Allison also accepts at face value the proclamations by the regime and its top leader. He says that Xi is “committed to restoring a livable environment by tackling rampant pollution,” though ordinary Chinese, or leading outside experts such as Elizabeth Economy, could have offered him a different perspective. Allison credits Xi, as he took power in 2013, with the insight that the Chinese Communist Party must study the collapse of the Soviet Union and prevent the rise of a Chinese Gorbachev — although this has been a consistent strand of thinking among top leaders of the Chinese Communist Party since the early 1990s.
Allison does not seek to ask whether some of the attributes of China’s overseas behavior observable today are permanent or temporary. For example, China’s recent growth has been fueled by debt, and there are indications it can’t continue; Moody’s recently cut China’s debt rating for the first time since 1989. The book takes for granted that China has long been motivated by an unending desire to overcome the grievances of a “century of humiliation” after the Opium Wars.
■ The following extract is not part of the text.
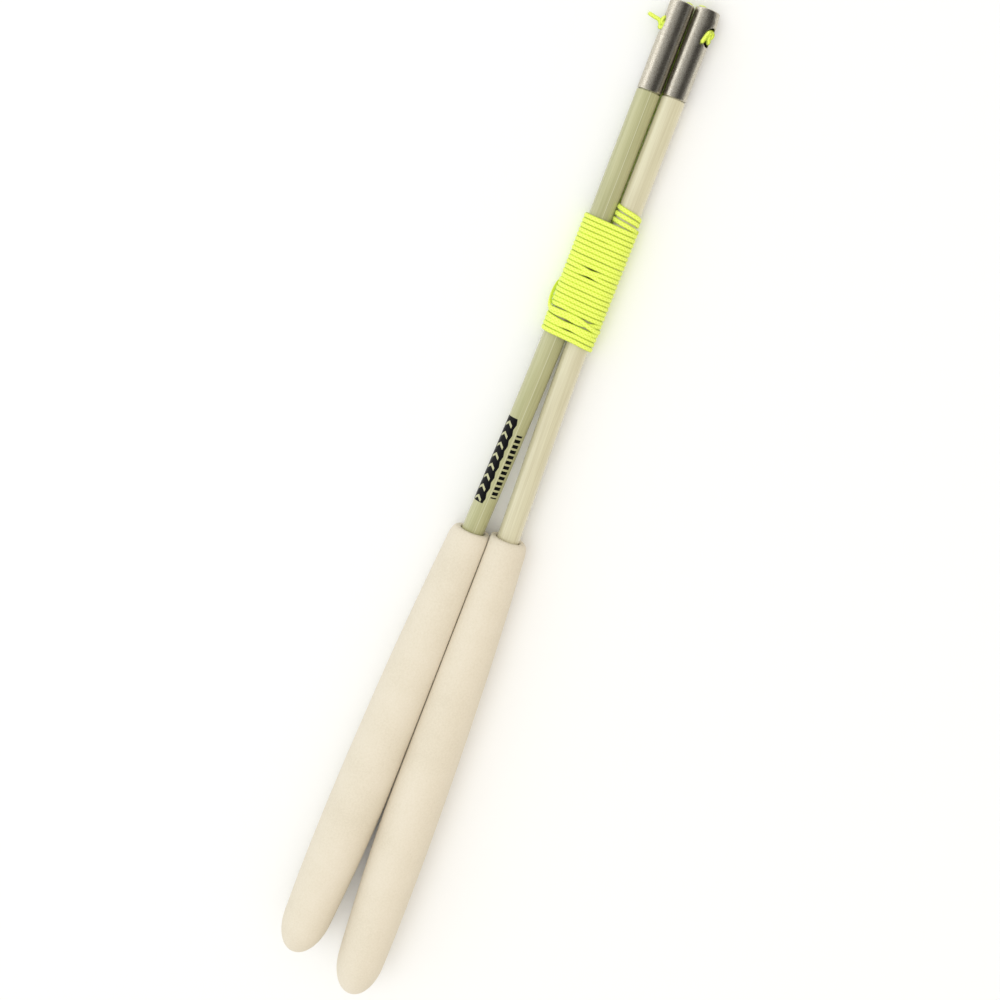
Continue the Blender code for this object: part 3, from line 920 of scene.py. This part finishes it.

Yet in the 1980s, under Deng Xiaoping, that phrase was rarely heard, as China turned its attentions outward.
In short, it is possible that the aggressive nationalism China often displays today is a reflection not so much of the regime’s strength but of its underlying weaknesses. Chinese leaders have exhibited different traits in the past — an august serenity, for example — and they may do so in the future.
Citing China’s growing power, Allison asks, “Could the U.S. become number two?” — and he suggests that in some ways, it already is. Such forecasts inevitably call to mind another book written nearly four decades ago by one of Allison’s colleagues, Harvard professor Ezra Vogel. It was called “Japan as Number One.” That book is now widely seen as time-bound and outdated. One wonders if Allison’s book will have a similar destiny.